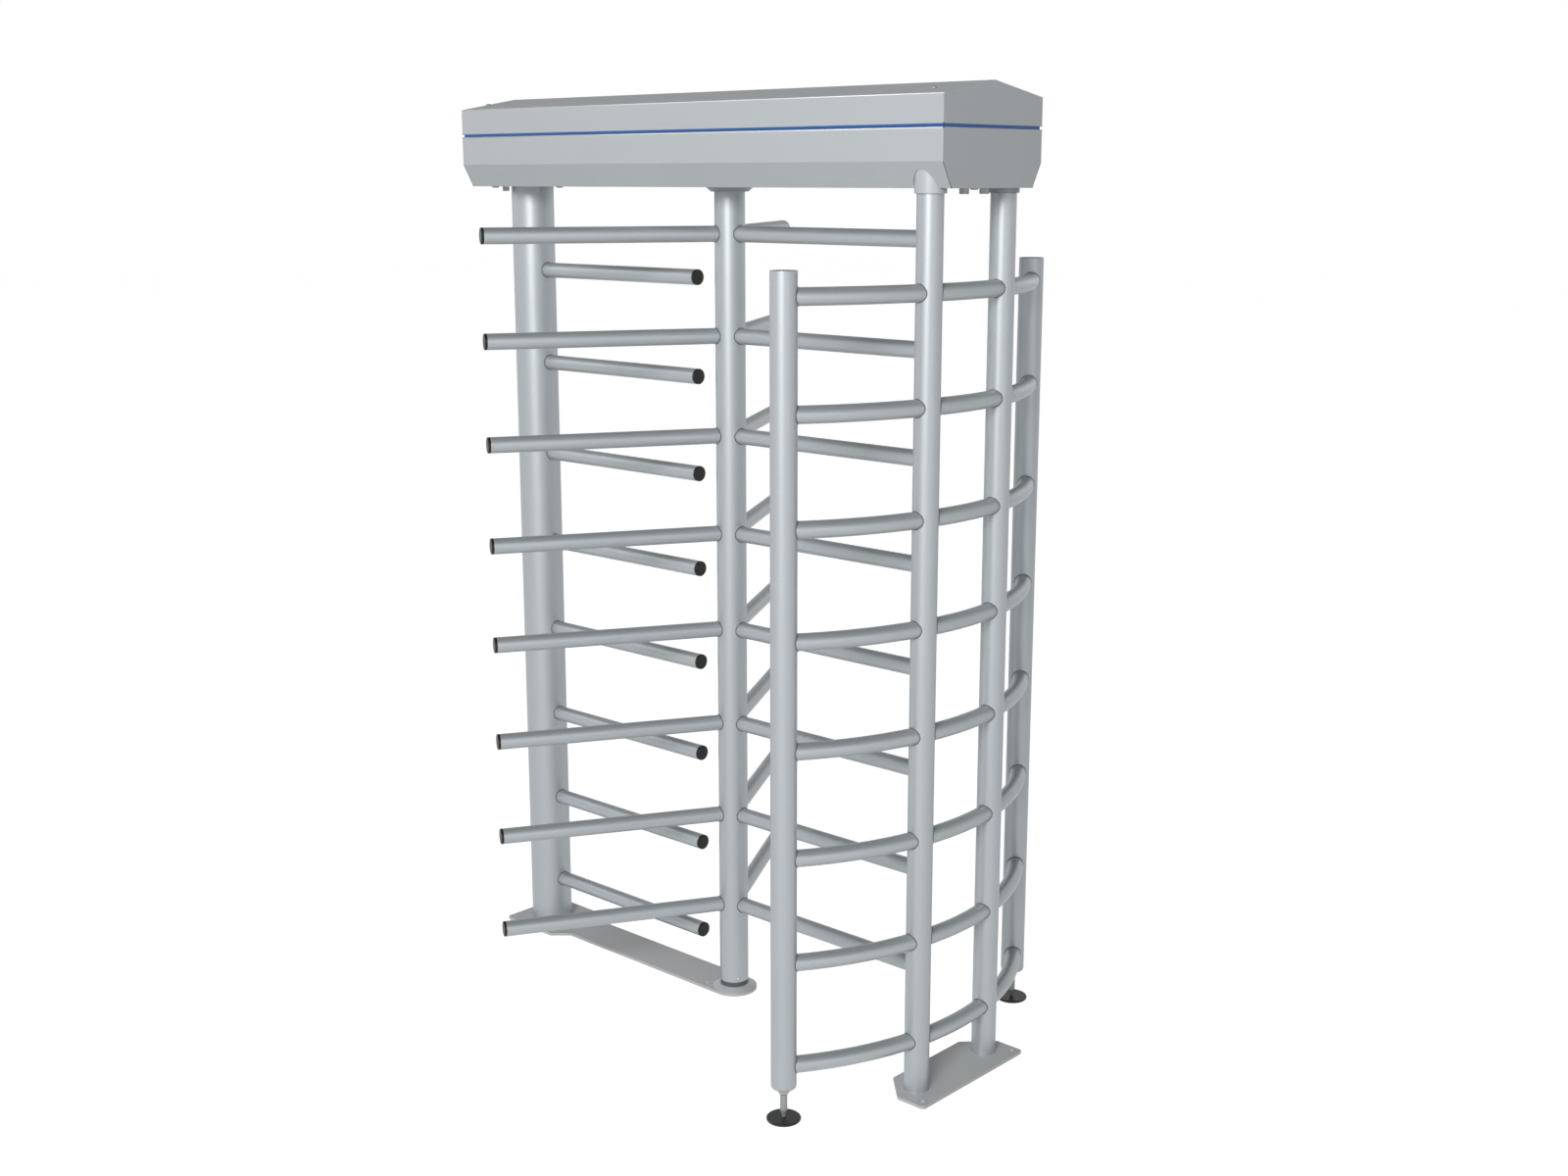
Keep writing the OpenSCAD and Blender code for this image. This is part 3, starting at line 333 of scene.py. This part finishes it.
def make_welds():
    rows = range(ARM_ROWS)
    weld_beads("comb_welds", [(COLUMN_X, 0, level(COMB_LEVEL, i), 0) for i in rows], COLUMN_R,
               "frame")
    for letter, turn in (("a", 0), ("b", 120), ("c", 240)):
        weld_beads(f"wing_{letter}_welds",
                   [(0, 0, level(WING_LEVEL, i), math.radians(turn)) for i in rows],
                   ROTOR_R, "rotor")
    # A rung leaves its post square to the post's direction from the middle, bent in by its arc
    for field, low, high in (("front", -SHORT_ANGLE, -TALL_ANGLE),
                             ("middle", -TALL_ANGLE, TALL_ANGLE),
                             ("rear", TALL_ANGLE, SHORT_ANGLE)):
        lean = math.asin(POST_R / CAGE_R) / 2
        places = []
        for i in rows:
            z = level(COMB_LEVEL, i)
            for angle, way in ((low, 1), (high, -1)):
                heading = angle + way * (math.pi / 2 + lean)
                places.append((CAGE_R * math.cos(angle), CAGE_R * math.sin(angle), z, heading))
        weld_beads(f"{field}_rung_welds", places, POST_R, "frame")


def dome(bm, place, facing, radius, height, sides=20, rings=4):
    """A low round dome at place, looking along facing."""
    turn = Matrix.Translation(place) @ facing.to_track_quat("Z", "Y").to_matrix().to_4x4()
    loops = []
    for k in range(rings):
        a = math.pi / 2 * k / rings
        r, z = radius * math.cos(a), height * math.sin(a)
        loops.append([bm.verts.new(turn @ Vector((r * math.cos(t), r * math.sin(t), z)))
                      for t in (TAU * i / sides for i in range(sides))])
    for low, high in zip(loops, loops[1:]):
        for i in range(sides):
            bm.faces.new((low[i], low[(i + 1) % sides], high[(i + 1) % sides], high[i]))
    bm.faces.new(loops[-1])
    bm.faces.new(loops[0][::-1])


def socket(bm, place, facing, radius, depth):
    """A dark hexagon standing where a key's recess is: painted shade of the recess."""
    turn = Matrix.Translation(place) @ facing.to_track_quat("Z", "Y").to_matrix().to_4x4()
    loops = [[bm.verts.new(turn @ Vector((radius * math.cos(t), radius * math.sin(t), z)))
              for t in (TAU * i / 6 for i in range(6))] for z in (-depth, 0.0)]
    for i in range(6):
        bm.faces.new((loops[0][i], loops[0][(i + 1) % 6], loops[1][(i + 1) % 6], loops[1][i]))
    bm.faces.new(loops[1])
    bm.faces.new(loops[0][::-1])


def make_folds():
    """The rounded folds at the eaves and along the tray's top: beads whose rounding catches the
    light, in a near-white finish that adds a painted highlight.
    """
    eave_r, eave_in, eave_short = 0.0017, 0.0013, 0.001
    proud = 0.0003

    def eaves(bm):
        for s in (-1, 1):
            y, z = s * (HALF_W - eave_in), EAVE_Z - eave_in
            ends = [Vector((HOUSING_X[0] + eave_short, y, z)),
                    Vector((HOUSING_X[1] - eave_short, y, z))]
            loop_tube(bm, ends, eave_r, 10, closed=False)

    def tray(bm):
        arc = [math.radians(a) for a in range(0, 91, 15)]
        section = ([(FOLD_R + proud, a) for a in arc]
                   + [(FOLD_R - proud, a) for a in reversed(arc)])
        count, half = len(section), len(arc)
        for s in (-1, 1):
            ends = [[bm.verts.new((x, s * (HALF_W - FOLD_R + r * math.cos(a)),
                                   TRAY_TOP - FOLD_R + r * math.sin(a))) for r, a in section]
                    for x in (HOUSING_X[0] + FOLD_R, HOUSING_X[1] - FOLD_R)]
            for k in range(count):
                after = (k + 1) % count
                bm.faces.new((ends[0][k], ends[0][after], ends[1][after], ends[1][k]))
            for end in ends:
                for k in range(half - 1):
                    bm.faces.new((end[k], end[k + 1], end[count - 2 - k], end[count - 1 - k]))

    new_piece("eave_folds", eaves, FOLD_HIGHLIGHT, "frame")
    new_piece("tray_folds", tray, FOLD_HIGHLIGHT, "frame")


def make_seams():
    """Dark joints up the tray's ends; under each tall post's sleeve a dark ring, painted shadow of
    the gap there; at the corners dark domes, painted shade of relief holes.
    """
    seam_r, seam_in = 0.0007, 0.0003
    relief_r, relief_h, relief_up = 0.0022, 0.0008, 0.0012
    dot_r, dot_h, dot_in, dot_off = 0.0016, 0.0012, 0.0003, 0.0012
    ring_tube_r, ring_gap, ring_up = 0.0009, 0.0006, 0.0004
    strip_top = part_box("housing_cover")[0][2]

    def seams_and_shade_dots(bm):
        for x, way in zip(HOUSING_X, (1, -1)):
            for s in (-1, 1):
                top = Vector((x + way * seam_in, s * (HALF_W - seam_in), UNDER_Z + SLOPE_H))
                low = Vector((x + way * seam_in, s * (HALF_W - SLOPE_W), UNDER_Z + seam_in))
                loop_tube(bm, [top, low], seam_r, 8, closed=False)
                # Dark dome at the foot of the slope: painted shade of a relief hole.
                dome(bm, low + Vector((way * seam_in, 0, relief_up)), Vector((-way, 0, 0)),
                     relief_r, relief_h)
                # Dark domes above and below the strip at each corner: painted shade of the corner
                # reliefs.
                for z in (TRAY_TOP - dot_off, strip_top + dot_off):
                    corner = Vector((x + way * dot_in, s * (HALF_W - dot_in), z))
                    dome(bm, corner, Vector((-way, s, 0)), dot_r, dot_h)

    def rings(bm):
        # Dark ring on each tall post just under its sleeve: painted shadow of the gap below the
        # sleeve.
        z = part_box("post_sleeves")[0][2] + ring_up
        ring_r = POST_R + ring_gap
        for angle in (-TALL_ANGLE, TALL_ANGLE):
            x, y = CAGE_R * math.cos(angle), CAGE_R * math.sin(angle)
            loop_tube(bm, [Vector((x + ring_r * math.cos(t), y + ring_r * math.sin(t), z))
                           for t in (TAU * k / 40 for k in range(40))], ring_tube_r, 8)

    new_piece("end_seams_and_shade_dots", seams_and_shade_dots, SEAM_AND_SHADE, "frame")
    new_piece("sleeve_shadow_rings", rings, SEAM_AND_SHADE, "frame")


def make_screw_details():
    """The cover screws' sockets, dark hexagons of painted shade, and the grub screws' faces in the
    rotor tube, bright domes with a painted glint.
    """
    socket_r, socket_h, socket_proud = 0.0034, 0.001, 0.00004
    grub_r, grub_h = 0.0027, 0.0006

    def sockets(bm):
        for x in SCREW_X:
            for s in (-1, 1):
                facing = Vector((0, s * math.sin(ROOF_ANGLE), math.cos(ROOF_ANGLE)))
                foot = Vector((x, s * SCREW_Y, EAVE_Z + ROOF_RISE * (1 - SCREW_Y / HALF_W)))
                socket(bm, foot + facing * (SCREW_HEAD_H + socket_proud), facing, socket_r,
                       socket_h)

    def grubs(bm):
        for a in GRUB_ANGLES:
            out = Vector((math.cos(math.radians(a)), math.sin(math.radians(a)), 0))
            # Bright dome on the screw's face: painted glint.
            dome(bm, out * GRUB_FACE_R + Vector((0, 0, GRUB_Z)), out, grub_r, grub_h)

    new_piece("screw_sockets", sockets, SEAM_AND_SHADE, "frame")
    new_piece("grub_heads", grubs, GLINT_STEEL, "rotor")


# Camera, lamps and ground

def make_camera():
    data = bpy.data.cameras.new("view")
    data.sensor_width = 36.0
    data.lens = CAMERA_LENS
    data.clip_end = 100.0
    camera = bpy.data.objects.new("view", data)
    camera.location = CAMERA_PLACE
    camera.rotation_euler = (math.pi / 2 - CAMERA_TILT, 0, CAMERA_TURN)
    scene.collection.objects.link(camera)
    scene.camera = camera


def make_lamp(name, place, aim, width, height, power):
    data = bpy.data.lights.new(name, "AREA")
    data.shape = "RECTANGLE"
    data.size = width
    data.size_y = height
    data.energy = power
    lamp = bpy.data.objects.new(name, data)
    lamp.location = place
    lamp.rotation_euler = (Vector(aim) - Vector(place)).to_track_quat("-Z", "Y").to_euler()
    scene.collection.objects.link(lamp)


def seen_directly(tree):
    """1 for what the camera, a reflection or a see-through ray meets, and 0 for soft light."""
    path = tree.nodes.new("ShaderNodeLightPath")
    total = path.outputs["Is Camera Ray"]
    for name in ("Is Glossy Ray", "Is Transmission Ray"):
        add = tree.nodes.new("ShaderNodeMath")
        add.operation = "MAXIMUM"
        tree.links.new(total, add.inputs[0])
        tree.links.new(path.outputs[name], add.inputs[1])
        total = add.outputs[0]
    return total


def make_world():
    world = bpy.data.worlds.new("studio")
    world.use_nodes = True
    scene.world = world
    tree = world.node_tree
    background = tree.nodes["Background"]
    place = tree.nodes.new("ShaderNodeTexCoord")
    split = tree.nodes.new("ShaderNodeSeparateXYZ")
    tree.links.new(place.outputs["Generated"], split.inputs[0])
    ceiling = ramp(tree, split.outputs["Z"], [(0.20, (1.0, 1.0, 1.0)), (0.75, CEILING_SHADE)])
    seen = node(tree, "ShaderNodeLightPath").outputs["Is Camera Ray"]
    tree.links.new(mix_colour(tree, seen, ceiling, (1.0, 1.0, 1.0)), background.inputs["Color"])
    tree.links.new(map_range(tree, seen_directly(tree), WORLD_FILL, 1.0),
                   background.inputs["Strength"])


def make_floor():
    mesh = bpy.data.meshes.new("floor")
    bm = bmesh.new()
    bmesh.ops.create_grid(bm, x_segments=2, y_segments=2, size=FLOOR_HALF)
    bm.to_mesh(mesh)
    bm.free()
    floor = bpy.data.objects.new("floor", mesh)
    scene.collection.objects.link(floor)
    material, tree = new_material("floor_white")
    out = tree.nodes["Material Output"]
    tree.nodes.remove(tree.nodes["Principled BSDF"])
    matt = node(tree, "ShaderNodeBsdfDiffuse")
    matt.inputs["Color"].default_value = (FLOOR_SHADE, FLOOR_SHADE, FLOOR_SHADE, 1.0)
    glow = node(tree, "ShaderNodeEmission")
    tree.links.new(map_range(tree, seen_directly(tree), 0.0, FLOOR_GLOW), glow.inputs["Strength"])
    both = node(tree, "ShaderNodeAddShader")
    tree.links.new(matt.outputs[0], both.inputs[0])
    tree.links.new(glow.outputs[0], both.inputs[1])
    tree.links.new(both.outputs[0], out.inputs["Surface"])
    dress(floor, material)


WORLD_FILL = 0.34
CEILING_SHADE = (0.12, 0.12, 0.12)
FLOOR_SHADE = 0.30
FLOOR_HALF = 40.0
FLOOR_GLOW = 0.96
# Name, place, aim, width, height and watts
LAMPS = [
    ("key", (3.7, -7.6, 4.4), (0.0, 0.0, 1.5), 3.1, 1.9, 535),
    ("left", (-5.3, -2.6, 4.0), (0.0, 0.0, 1.2), 2.4, 2.0, 42),
    ("right", (6.0, -1.5, 1.9), (0.0, 0.0, 1.4), 1.4, 1.6, 14),
    ("back", (0.3, 7.0, 3.0), (0.0, 0.0, 1.5), 3.0, 2.0, 15),
]

scene.view_settings.view_transform = "Standard"
make_camera()
make_world()
make_floor()
for lamp in LAMPS:
    make_lamp(*lamp)
dress_nodes()
make_welds()
make_folds()
make_seams()
make_screw_details()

******************************

Which lines contain "scene"? Copy each of them.

Keep writing the OpenSCAD and Blender code for this image. This is part 3, starting at line 333 of scene.py. This part finishes it.
    scene.collection.objects.link(camera)
    scene.camera = camera
    scene.collection.objects.link(lamp)
    scene.world = world
    scene.collection.objects.link(floor)
scene.view_settings.view_transform = "Standard"